Relying on “people power” because a group doesn’t have the votes on election day is not the loyal opposition needed in a successful democracy. With all his faults – and there were many – Thaksin was still a democratically elected leader whose party was nearly assured of winning the next election. The urban and wealthy constituents needed to debate the policies in the political arena of a stable democratic system.
Instead, the massive street protests, because they didn’t force Thaksin from power, only paved the way for the army. The military might of tanks and weapons enabled the junta to grasp control. Even though it was a peaceful military takeover, the event set a dangerous precedent in a country that was formerly notorious for coups.

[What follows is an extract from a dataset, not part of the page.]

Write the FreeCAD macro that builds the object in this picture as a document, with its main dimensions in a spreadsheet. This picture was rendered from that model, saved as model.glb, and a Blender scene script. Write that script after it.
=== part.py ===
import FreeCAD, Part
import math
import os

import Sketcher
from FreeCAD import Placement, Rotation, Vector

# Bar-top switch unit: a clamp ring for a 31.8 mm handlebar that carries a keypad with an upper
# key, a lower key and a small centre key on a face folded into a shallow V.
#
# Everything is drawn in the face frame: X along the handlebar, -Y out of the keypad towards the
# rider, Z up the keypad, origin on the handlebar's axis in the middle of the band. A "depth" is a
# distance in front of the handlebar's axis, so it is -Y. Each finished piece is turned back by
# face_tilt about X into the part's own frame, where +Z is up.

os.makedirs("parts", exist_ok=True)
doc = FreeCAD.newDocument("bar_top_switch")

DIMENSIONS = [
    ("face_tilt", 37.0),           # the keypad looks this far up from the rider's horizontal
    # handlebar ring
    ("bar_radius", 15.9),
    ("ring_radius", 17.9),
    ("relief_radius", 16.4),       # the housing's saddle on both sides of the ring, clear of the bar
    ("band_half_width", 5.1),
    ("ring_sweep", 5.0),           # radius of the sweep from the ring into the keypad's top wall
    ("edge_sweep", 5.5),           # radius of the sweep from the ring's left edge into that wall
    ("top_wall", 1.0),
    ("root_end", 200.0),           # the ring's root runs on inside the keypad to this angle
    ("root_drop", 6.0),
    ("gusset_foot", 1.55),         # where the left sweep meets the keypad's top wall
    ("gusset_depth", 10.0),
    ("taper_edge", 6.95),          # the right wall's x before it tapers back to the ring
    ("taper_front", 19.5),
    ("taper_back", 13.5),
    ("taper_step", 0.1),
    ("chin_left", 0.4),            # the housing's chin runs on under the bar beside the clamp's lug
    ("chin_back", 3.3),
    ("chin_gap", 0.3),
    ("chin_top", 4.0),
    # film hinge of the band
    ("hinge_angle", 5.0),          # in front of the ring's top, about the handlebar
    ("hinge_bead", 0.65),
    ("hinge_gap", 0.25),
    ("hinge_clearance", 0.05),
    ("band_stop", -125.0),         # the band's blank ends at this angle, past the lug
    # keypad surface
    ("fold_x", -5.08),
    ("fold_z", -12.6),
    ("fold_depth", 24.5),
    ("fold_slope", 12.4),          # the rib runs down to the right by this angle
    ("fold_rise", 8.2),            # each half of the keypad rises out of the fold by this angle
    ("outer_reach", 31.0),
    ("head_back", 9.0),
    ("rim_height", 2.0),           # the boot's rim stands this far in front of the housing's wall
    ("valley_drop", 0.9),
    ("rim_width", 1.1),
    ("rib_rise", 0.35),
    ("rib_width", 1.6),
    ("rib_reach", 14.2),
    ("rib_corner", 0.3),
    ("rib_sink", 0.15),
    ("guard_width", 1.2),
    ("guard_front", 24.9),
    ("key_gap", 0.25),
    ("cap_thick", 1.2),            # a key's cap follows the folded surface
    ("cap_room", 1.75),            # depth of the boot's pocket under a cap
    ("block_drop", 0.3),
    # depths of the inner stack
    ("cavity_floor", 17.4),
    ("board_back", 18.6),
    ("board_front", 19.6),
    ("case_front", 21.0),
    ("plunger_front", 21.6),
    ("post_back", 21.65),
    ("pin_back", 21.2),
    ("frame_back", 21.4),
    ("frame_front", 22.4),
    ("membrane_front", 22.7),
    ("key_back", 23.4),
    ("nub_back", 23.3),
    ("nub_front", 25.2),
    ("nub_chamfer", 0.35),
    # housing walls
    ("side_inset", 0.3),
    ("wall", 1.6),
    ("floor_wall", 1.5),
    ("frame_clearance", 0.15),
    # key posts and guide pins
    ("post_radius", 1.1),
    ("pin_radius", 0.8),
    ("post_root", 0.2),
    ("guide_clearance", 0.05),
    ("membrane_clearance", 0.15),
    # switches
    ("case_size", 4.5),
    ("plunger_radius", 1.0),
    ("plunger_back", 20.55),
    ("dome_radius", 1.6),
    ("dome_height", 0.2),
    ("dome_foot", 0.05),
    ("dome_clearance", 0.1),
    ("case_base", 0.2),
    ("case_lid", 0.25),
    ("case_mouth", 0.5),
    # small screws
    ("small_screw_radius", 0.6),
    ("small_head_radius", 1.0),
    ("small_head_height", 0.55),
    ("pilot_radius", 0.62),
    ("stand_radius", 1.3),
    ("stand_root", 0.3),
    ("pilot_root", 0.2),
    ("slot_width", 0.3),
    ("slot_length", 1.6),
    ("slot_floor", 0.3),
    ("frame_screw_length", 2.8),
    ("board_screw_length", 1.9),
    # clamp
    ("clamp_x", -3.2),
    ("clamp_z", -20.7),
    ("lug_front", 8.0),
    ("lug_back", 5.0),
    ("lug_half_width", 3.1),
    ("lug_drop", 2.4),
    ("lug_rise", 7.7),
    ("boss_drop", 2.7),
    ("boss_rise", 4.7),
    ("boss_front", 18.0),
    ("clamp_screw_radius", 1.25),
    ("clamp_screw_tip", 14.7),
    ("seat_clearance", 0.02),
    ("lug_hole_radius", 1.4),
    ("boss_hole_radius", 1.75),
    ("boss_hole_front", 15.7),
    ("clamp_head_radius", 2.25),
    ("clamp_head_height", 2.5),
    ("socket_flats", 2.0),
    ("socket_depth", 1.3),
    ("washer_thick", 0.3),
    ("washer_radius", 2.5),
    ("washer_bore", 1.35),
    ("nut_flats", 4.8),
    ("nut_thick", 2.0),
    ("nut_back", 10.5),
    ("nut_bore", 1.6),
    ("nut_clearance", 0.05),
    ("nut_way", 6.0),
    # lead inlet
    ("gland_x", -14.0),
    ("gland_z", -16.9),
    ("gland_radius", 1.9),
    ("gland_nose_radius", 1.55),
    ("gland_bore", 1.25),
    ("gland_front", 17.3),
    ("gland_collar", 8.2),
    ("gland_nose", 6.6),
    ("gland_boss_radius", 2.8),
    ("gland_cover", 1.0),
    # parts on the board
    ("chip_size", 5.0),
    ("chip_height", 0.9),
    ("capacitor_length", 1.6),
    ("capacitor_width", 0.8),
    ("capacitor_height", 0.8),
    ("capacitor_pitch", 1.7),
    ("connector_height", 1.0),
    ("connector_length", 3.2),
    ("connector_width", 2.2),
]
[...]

Immediately following the coup, the United States and Europe issued strong rebukes calling for the speedy restoration of democracy. The United States suspended $24 million in military aid, and the military struggled to obtain international approval for its actions. Despite international condemnation, however, sustained criticism has been muted, and Thailand has avoided crippling isolation.
There was a strong expectation that the new military leadership in Thailand would file corruption charges against Thaksin and his cronies. But concrete accusations have not been forthcoming (though are expected in the near future). Thaksin has assured the international community that he does not intend to reenter politics or regain power. But his stops in Asia have raised fears that he is plotting a return.

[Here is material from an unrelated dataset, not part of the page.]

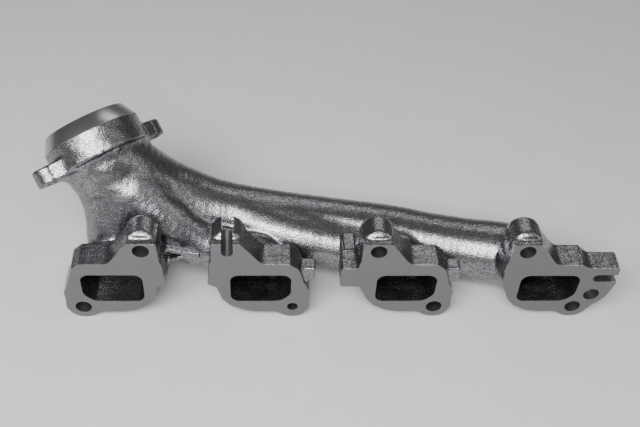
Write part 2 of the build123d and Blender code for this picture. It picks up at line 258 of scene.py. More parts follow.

Thaksin’s travels have in turn complicated Thailand’s relations with its neighbors. In January 2007, for instance, Singapore welcomed Thaksin to the country in a move that suggested support for the former Thai leader. Bangkok swiftly severed high-level diplomatic contacts with its neighbor and former ally.
The coup not only transformed relations but also damaged democracy throughout southeast Asia by lending greater legitimacy to other authoritarian regimes. There has been less of an incentive for countries such as Myanmar, Laos, and Vietnam to open their societies and respect civil liberties. If democracy cannot function in Thailand, other countries are not likely to be eager to embrace similar political reforms.
Life After the Coup
While some claim that the imposition of martial law has been virtually unnoticeable to the majority of citizens and there has been no overt repression, other problems have continued unabated. Freedom House, an organization researching and measuring political freedom throughout the world, acknowledged the regression of democratic freedoms under Thaksin. But the organization argues in its most recent ratings that despite Thaksin’s style of governance, “Thailand had represented an important gain for democracy in Asia, and the coup caused its political rights rating to decline to the lowest possible for the survey.”

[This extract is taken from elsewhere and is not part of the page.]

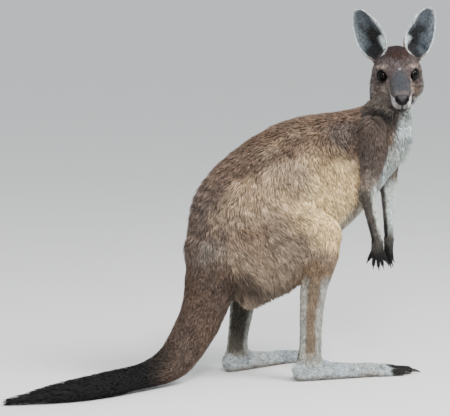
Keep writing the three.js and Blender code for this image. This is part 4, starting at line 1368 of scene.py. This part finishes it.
# A tuft is a slim three-sided spike with two rings of points and a tip
sideways = unit(np.cross(root_normals, root_way))
rings = []
for places, half, ridge, sink in ((roots, 0.5, 0.3, 0.5), (middles, 0.42, 0.24, 0.0)):
    centre = places - sink * root_normals
    for offset in (-half * sideways, half * sideways, ridge * root_normals):
        rings.append(centre + offset * width[:, None])
tuft_points = np.stack(rings + [tips], 1)
tuft_points[:, :, 2] = np.maximum(tuft_points[:, :, 2], CLEAR_EDGE)
TUFT_FACES = np.array([[0, 2, 1], [0, 1, 4], [0, 4, 3], [1, 2, 5], [1, 5, 4], [2, 0, 3], [2, 3, 5],
                       [3, 4, 6], [4, 5, 6], [5, 3, 6]])
a, b, c = (tuft_points[:, TUFT_FACES[:, k]].reshape(-1, 3) for k in (0, 1, 2))
if dots(a - roots.repeat(len(TUFT_FACES), 0), np.cross(b - a, c - a)).sum() < 0:
    TUFT_FACES = TUFT_FACES[:, ::-1]
TUFT_ALONG = np.array([0, 0, 0, 0.5, 0.5, 0.5, 1])
TUFT_ACROSS = np.array([-1, 1, 0, -0.8, 0.8, 0, 0])
TUFT_POINTS = len(TUFT_ALONG)
PATCH = 0.003  # a tuft's width on the bake map

strand = random.random(count)
# dark and pale hairs mixed, on the head most but not on the sleek muzzle
grizzled = np.where(root_form < HEAD_FORMS_FROM, 1, 2.2)
head_root = (roots - HEAD_PLACE) @ head_axes.T
smooth_face = (head_root[:, 0] > 22) & (0.47 * head_root[:, 0] - 0.88 * head_root[:, 2] > -6)
grizzled[(root_form >= HEAD_FORMS_FROM) & smooth_face] = 0.6
vary = 1 + 0.14 * random.normal(size=count) + 0.19 * lead_shade * grizzled + 0.07 * ripple(roots, 30, 14)
vary *= np.where(strand < 0.16, 0.52, 1) * np.where(strand > 0.9, 1.2, 1)
warm = 0.035 * ripple(roots, 60, 15) + 0.03 * random.normal(size=count)
tuft_tint = root_tint * np.clip(vary, 0.35, 1.6)[:, None] * (1 + warm[:, None] * np.array([1, 0.1, -1]))

patch_place = np.zeros((count, 2))
for i, form in enumerate(all_forms + ears):
    mine = root_form == i
    if mine.any():
        patch_place[mine] = form.unrolled(roots[mine])


def coat_piece(name, slot, chosen):
    """One piece of coat: the chosen tufts, each with its patch of the bake map"""
    picked = np.flatnonzero(chosen)
    number = len(picked)
    faces = (TUFT_FACES[None] + TUFT_POINTS * np.arange(number)[:, None, None]).reshape(-1, 3)
    piece = mesh_object(name, tuft_points[picked].reshape(-1, 3), faces)
    forms = np.unique(root_form[picked])
    tiles = math.ceil(math.sqrt(len(forms)))
    tile = np.searchsorted(forms, root_form[picked])
    corner = np.stack([tile % tiles, tile // tiles], 1)
    place = (corner + 0.03 + 0.94 * patch_place[picked]) / tiles
    spread = np.stack([TUFT_ACROSS / 2, TUFT_ALONG - 0.5], 1) * PATCH
    uv = (place[:, None] + spread[None]).reshape(-1, 2)
    layer = piece.data.uv_layers.new(name="OFBake")
    order = np.empty(len(piece.data.loops), np.int32)
    piece.data.loops.foreach_get("vertex_index", order)
    layer.data.foreach_set("uv", uv[order].astype(np.float32).ravel())
    keep(piece.data, "tint", "FLOAT_COLOR", with_alpha(tuft_tint[picked].repeat(TUFT_POINTS, 0)))
    keep(piece.data, "along", "FLOAT", np.tile(TUFT_ALONG, number))
    keep(piece.data, "across", "FLOAT", np.tile(TUFT_ACROSS, number))
    keep(piece.data, "strand", "FLOAT", strand[picked].repeat(TUFT_POINTS))
    piece.data.shade_smooth()
    piece.data.materials.append(coat_looks[slot])
    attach(piece, "root")


def starting(*words):
    return np.any([np.char.startswith(form_names[root_form], word) for word in words], axis=0)


tail_end = starting("tail") & (roots[:, 0] < -340)
trunk_part = starting("trunk")
for name, look, chosen in [
    ("trunk_right", "grey_brown", trunk_part & (roots[:, 1] < 0)),
    ("trunk_left", "grey_brown", trunk_part & (roots[:, 1] >= 0)),
    ("neck_and_shoulders", "grey_brown", starting("neck", "upper_arm")),
    ("thighs", "grey_brown", starting("thigh")),
    ("tail", "grey_brown", starting("tail") & ~tail_end),
    ("tail_end", "dark", tail_end),
    ("shanks", "pale", starting("shank")),
    ("feet", "pale", starting("foot", "toe")),
    ("forearms", "pale", starting("forearm")),
    ("hands", "dark", starting("hand")),
    ("head", "grey_brown", starting("crown", "cheek", "brow", "jaw")),
    ("muzzle", "grey_brown", starting("muzzle", "lip", "nose")),
    ("ears", "ear", starting("ear")),
]:
    coat_piece("coat_" + name, "coat_" + look, chosen)

# ---- Eyes ----
# Large dark glossy eyeballs with a slightly bulging cornea, each set deep in its
# lids. The iris is a very dark brown ring and the pupil round.
EYE_ROUND = 40
EYE_RINGS = 30


def eye_finish():
    look = Finish("wet_eye", Roughness=0.04, Specular_IOR_Level=0.09)
    place = look.node("CombineXYZ", {}, {"X": look.kept("round") * 9.0, "Y": look.kept("open") * 1.5})
    rays = look.noise(place, 1.4, 3.0)
    edge = look.kept("open") + (rays - 0.5) * 0.05
    colour = look.node("ValToRGB", {"stops": [
        (0.0, (0.001, 0.001, 0.001, 1)), (0.36, (0.001, 0.001, 0.001, 1)), (0.42, (0.005, 0.003, 0.002, 1)),
        (0.66, (0.004, 0.002, 0.001, 1)), (0.74, (0.002, 0.001, 0.001, 1)), (1.0, (0.006, 0.004, 0.003, 1))]},
        {"Fac": edge})
    return look.feed(Base_Color=colour)


wet = eye_finish()
for word, eye, gaze in zip(("left", "right"), eyes, gazes):
    side_axis = unit(np.cross(head_up, gaze))
    up_axis = np.cross(gaze, side_axis)
    tilt = np.linspace(0, np.pi, EYE_RINGS + 1)[1:-1].repeat(EYE_ROUND)
    turn = np.tile(np.arange(EYE_ROUND) * 2 * np.pi / EYE_ROUND, EYE_RINGS - 1)
    bulge = 0.35 * smooth(tilt, 0.95, 0.5)
    radius = EYE_RADIUS - 0.05 + bulge
    ball = (np.cos(tilt)[:, None] * gaze + (np.sin(tilt) * np.cos(turn))[:, None] * side_axis
            + (np.sin(tilt) * np.sin(turn))[:, None] * up_axis) * radius[:, None]
    ends = [gaze * (EYE_RADIUS + 0.3), -gaze * EYE_RADIUS]
    points = eye + np.vstack([ball, ends])
    i = np.arange(len(ball) - EYE_ROUND)
    following = np.where(i % EYE_ROUND == EYE_ROUND - 1, i - EYE_ROUND + 1, i + 1)
    faces = np.stack([i, i + EYE_ROUND, following + EYE_ROUND, following], 1)
    piece = mesh_object("eyeball_" + word, points, faces)
    mesh = piece.data
    build = bmesh.new()
    build.from_mesh(mesh)
    build.verts.ensure_lookup_table()
    for pole, start in ((len(ball), 0), (len(ball) + 1, len(ball) - EYE_ROUND)):
        for j in range(EYE_ROUND):
            build.faces.new([build.verts[k] for k in (pole, start + j, start + (j + 1) % EYE_ROUND)])
    bmesh.ops.recalc_face_normals(build, faces=build.faces)
    build.to_mesh(mesh)
    build.free()
    keep(mesh, "open", "FLOAT", np.concatenate([tilt / 1.3, [0, 2.4]]))
    keep(mesh, "round", "FLOAT", np.concatenate([np.cos(turn), [0, 0]]))
    mesh.shade_smooth()
    mesh.materials.append(wet)
    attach(piece, "root")
    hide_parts("eye_" + word)

# ---- Claws ----
# Black horn, curved, ridged along its length and worn blunt: five on each hand,
# a great one on the long fourth toe, and smaller ones beside it.
CLAW_ROUND = 14
CLAW_RINGS = 16
CLAW_CLEAR = 0.2  # above the floor
HAND_CLAW = (17, 2.9, 5)  # length, radius, and how much is sunk in the finger


def claw_finish():
    look = Finish("black_horn", Specular_IOR_Level=0.5)
    along, turn = look.kept("along"), look.kept("turn")
    ridges = look.noise(look.node("CombineXYZ", {}, {"X": turn * 7.0, "Y": along * 1.2}), 1.6, 4.0)
    place = look.node("TexCoord", {}, {}, "Object")
    dust = look.noise(place, 260.0, 3.0)
    horn = look.node("ValToRGB", {"stops": [
        (0.0, (0.02, 0.014, 0.01, 1)), (0.6, (0.012, 0.009, 0.008, 1)), (1.0, (0.06, 0.045, 0.035, 1))]},
        {"Fac": along})
    colour = look.mixed("MIX", look.between(dust, 0.52, 0.72, 0.0, 0.35) * look.between(along, 0.2, 0.9),
                        horn, (0.16, 0.125, 0.095, 1))
    bump = look.node("Bump", {}, {"Strength": 0.5, "Distance": 0.0004, "Height": ridges}, "Normal")
    return look.feed(Base_Color=colour, Roughness=look.between(ridges, 0.3, 0.7, 0.28, 0.5), Normal=bump)


horn_look = claw_finish()


def claw(length, radius, sunk, root, aim, droop):
    """Rings down one claw, its point at the end, and how far each is along and round"""
    across = unit(np.cross(aim, droop))
    points, along = [], []
    turn = np.arange(CLAW_ROUND) * 2 * np.pi / CLAW_ROUND
    for t in np.linspace(0, 1, CLAW_RINGS):
        centre = root + aim * (-sunk + (length + sunk) * t) + droop * length * 0.3 * t * t
        size = radius * max(1 - 0.86 * t * t, 0.14) * (1 if t < 1 else 0.55)
        keel = 1 + 0.18 * np.sin(turn)
        points.append(centre + np.outer(size * 0.8 * np.cos(turn), across)
                      + np.outer(size * keel * np.sin(turn), np.cross(across, aim)))
        along.append(np.full(CLAW_ROUND, t))
    return np.vstack(points), np.concatenate(along), np.tile(turn, CLAW_RINGS)


def claw_piece(name, claws, nodes):
    """Several claws as one piece"""
    build = bmesh.new()
    alongs, turns = [], []
    for rings, along, turn in claws:
        made = [build.verts.new(point) for point in to_metres(rings)]
        for i in range(0, len(made) - CLAW_ROUND, CLAW_ROUND):
            for j in range(CLAW_ROUND):
                k = (j + 1) % CLAW_ROUND
                build.faces.new([made[n] for n in (i + j, i + k, i + CLAW_ROUND + k, i + CLAW_ROUND + j)])
        build.faces.new(made[:CLAW_ROUND][::-1])
        build.faces.new(made[-CLAW_ROUND:])
        alongs.append(along)
        turns.append(turn)
    bmesh.ops.recalc_face_normals(build, faces=build.faces)
    mesh = bpy.data.meshes.new(name)
    build.to_mesh(mesh)
    build.free()
    keep(mesh, "along", "FLOAT", np.concatenate(alongs))
    keep(mesh, "turn", "FLOAT", np.sin(np.concatenate(turns)))
    mesh.shade_smooth()
    piece = bpy.data.objects.new(name, mesh)
    bpy.context.collection.objects.link(piece)
    mesh.materials.append(horn_look)
    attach(piece, "root")
    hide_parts(*nodes)


for word, arm in zip(("right", "left"), arms):
    claws = []
    for tip, aim in arm.tips:
        curl = -unit(arm.out - aim * (arm.out @ aim))
        claws.append(claw(*HAND_CLAW, tip, aim, curl))
    claw_piece("claws_hand_" + word, claws, [f"hand_claw_{word}_{i}" for i in range(1, 6)])

# name, length, radius, how much is sunk in the toe, place on the foot, and splay in degrees
TOES = [("long", 27, 5.4, 7, 284, 1, 11, 0), ("outer", 20, 4.0, 6, 255, 21, 9.5, 0),
        ("inner_a", 12, 2.2, 4, 239, -13, 9, 2), ("inner_b", 12, 2.2, 4, 239, -19, 9, -2)]
for word, leg in zip(("right", "left"), legs):
    claws = []
    for _, long, thick, sunk, *place, splay in TOES:
        aim = unit(leg.front + leg.left * math.radians(splay))
        rings = claw(long, thick, sunk, leg.at(*place), aim, np.array([0, 0, -1.0]))
        rings[0][:, 2] = np.maximum(rings[0][:, 2], CLAW_CLEAR)
        claws.append(rings)
    claw_piece("claws_foot_" + word, claws, [f"toe_claw_{toe[0]}_{word}" for toe in TOES])

# ---- Ground and light ----
# A plain pale floor under an even pale sky, a broad soft light from high on the
# right, a weaker one from the left, and a small one that shines in the eyes.


def area_light(name, place, target, size, power):
    data = bpy.data.lights.new(name, "AREA")
    data.size = size
    data.energy = power
    light = bpy.data.objects.new(name, data)
    light.location = place
    light.rotation_euler = (Vector(target) - Vector(place)).to_track_quat("-Z", "Y").to_euler()
    bpy.context.collection.objects.link(light)


area_light("key", (2.0, -3.0, 4.2), (0.1, 0, 0.5), 2.4, 440)
area_light("fill", (-3.4, -2.8, 2.6), (0, 0, 0.5), 3.0, 80)
area_light("catch", (-1.35, -3.6, 2.8), (0.48, -0.1, 0.77), 0.8, 200)
world = bpy.data.worlds.new("sky")
bpy.context.scene.world = world
world.use_nodes = True
world.node_tree.nodes["Background"].inputs["Color"].default_value = (0.93, 0.96, 1, 1)
world.node_tree.nodes["Background"].inputs["Strength"].default_value = 1.1

FLOOR = 400  # metres from its middle to each edge
floor_mesh = bpy.data.meshes.new("floor")
floor_mesh.from_pydata([(-FLOOR, -FLOOR, 0), (FLOOR, -FLOOR, 0), (FLOOR, FLOOR, 0), (-FLOOR, FLOOR, 0)],
                       [], [(0, 1, 2, 3)])
floor = bpy.data.objects.new("floor", floor_mesh)
bpy.context.collection.objects.link(floor)
floor_look = Finish("pale_floor", Roughness=0.85)
place = floor_look.node("TexCoord", {}, {}, "Object")
mottle = floor_look.noise(place, 3.0, 4.0)
pale = floor_look.mixed("MIX", mottle, (0.62, 0.615, 0.6, 1), (0.66, 0.655, 0.64, 1))
floor_mesh.materials.append(floor_look.feed(Base_Color=pale))
floor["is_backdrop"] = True

[[list(map(float, corner)) for corner in box] for box in (cad_box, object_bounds())]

In addition to its two-month delay in lifting martial law (the government was waiting for royal approval), the military has resorted to various means to hold on to power. The military maintains control over who will draft the new constitution, which possibly ensures its retention of influence). It eliminated the judiciary’s independence and censors the media. Coverage of Thaksin has been banned in the local press, and an interview he gave to CNN in January was blocked.
On the economic front, the interim government’s handling and bungling of the economy is exemplified by two decisions. In December, the stock market experienced a sharp15% drop when the government unwisely tried to impose capital controls to curb currency speculation. More recently, the stock market fell again when leaders limited foreign ownership of companies in Thailand invoking nationalism as a justification. These measures and the lack of stability that a coup represents have caused the economy to falter and hurt the government’s credibility in the eyes of international investors. Still, Thailand’s economy is expected to have a solid year of growth in 2007 despite some forecasts that rates will slow.
In an attempt to appeal to Thaksin’s base and continue his successes economically, the government is repackaging populist economic interventions. It is shifting away from Thaksinomics to a “sufficiency economy” as advocated and created by the King. Government actions to carry out the plan, however, have been met with resistance and encouraged rumors of internal rifts in the regime. Both the finance minister, Pridiyathorn Devakula, and Somkid Jatusripitak (a former Thaksin official) have resigned in the last couple of weeks, and the government recently announced the lifting of capital controls.
The interim government is fulfilling its promise, however, to employ a less confrontational approach to manage the insurgency. Nevertheless, the softer touch has yet to achieve its desired results. On February 18, 28 bombs ripped through southern Thailand following a string of beheadings, arson attacks, and the New Year’s bombings in Bangkok that may or may not have been detonated by insurgents. The escalation of violence and lack of forward progress have caused impatience and frustration to mount, and the coup’s popularity is receding accordingly. Last week, a poll conducted by Bangkok’s Assumption University measured Prime Minister Surayud Chulanont’s popularity falling from 70% to 35% in November.
What Should Bangkok Do?
Now the military junta has to move the country steadily forward toward a new constitution and an enhanced democratic government. The goals – prevent corruption and build a democracy with adequate checks and balances – must be accomplished.
The longer it takes to build an unbreakable democracy and relegate Thaksin to the eternal sidelines of Thai politics, the less likely the government will achieve this result. The irony of the situation is that the military-supported government’s actions to suppress Thaksin’s impact – damaging relations with Singapore and censoring coverage – end up boosting his popularity. Only concrete and visible movement towards democratic institutions and equitable economic policies will prevent Thaksin from returning to power.
The hope is that the generals will allow democracy to be restored without manipulation and interruption. The fear is that the cycle of coups will be perpetuated and democracy will never be realized while the monarch and military retain their powers. A “democratic coup” is easier said than done.